On April 8, 2025, Adelman was named interim head coach of the Nuggets after Malone was fired with only three games remaining. With Adelman, Denver finished the regular season by winning each of their final three games to secure the fourth seed in the Western Conference heading into the 2025 NBA playoffs. In the first round, the Nuggets defeated the Los Angeles Clippers in seven games before losing to the top-seeded eventual NBA champion Oklahoma City Thunder in a seven-game conference semifinals series.
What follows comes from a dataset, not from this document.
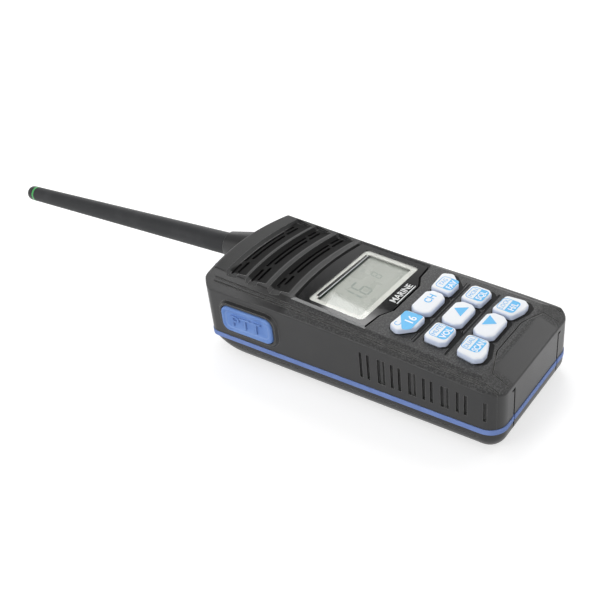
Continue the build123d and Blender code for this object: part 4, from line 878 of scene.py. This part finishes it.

On May 22, Adelman was named the full-time head coach of the Nuggets after team executives were impressed with Adelman's coaching performance and leadership as interim head coach in the 2025 playoffs.

==Personal life==
Adelman is one of six children. Three of his siblings also went into coaching basketball. Adelman's sister Kathy Adelman Naro is a highly regarded girls’ high school coach in Oregon. Adelman's brother Pat Adelman led the boys at Lincoln High School to the class 6A semifinals in 2018. Adelman's brother R.J. Adelman worked a range of jobs including assistant coach, scout, and video coordinator in Seattle, Sacramento, Houston, and Minnesota before being fatally struck by a car in 2018. Adelman's sisters Laura and Caitlin reside in Oregon. Adelman's brother in-law John Naro currently coaches the Beaverton High School (Oregon) girls basketball team. Adelman's cousin Dan Burke is a longtime NBA assistant coach.

==Head coaching record==

| Team | Year | G | W | L | W–L% | Finish | PG | PW | PL | PW–L% | Result |
|---|---|---|---|---|---|---|---|---|---|---|---|
| Denver | 2024–25 | 3 | 3 | 0 | 1.000 | 2nd in Northwest | 14 | 7 | 7 | .500 | Lost in conference semifinals |
| Denver | 2025–26 | 82 | 54 | 28 | .659 | 2nd in Northwest | 6 | 2 | 4 | .333 | Lost in first round |
| Career |  | 85 | 57 | 28 | .671 |  | 20 | 9 | 11 | .450 |  |

==Highlights and awards==
- Won a state championship as a player at Jesuit High School in 1999.
- Led Jesuit High School to a state title in 2005.
- 83–53 (.610) record with Lincoln High School. Led the Cardinals to three city championships (2006–'07, 2009–'10, 2010–'11). Additionally, reached the 6A Championship game in 2009.
- Named PIL Coach of the Year three times.
- Assistant coach in the 2019 NBA All-Star Game.
- Traveled to the 2020 NBA Bubble in Orlando, Florida where the Denver Nuggets became the first team in NBA history to overcome two subsequent 3–1 deficits in the postseason. The Nuggets lost in Game 5 to the Los Angeles Lakers who went on to win the 2020 Championship.
- Assistant coach in the 2023 NBA Finals.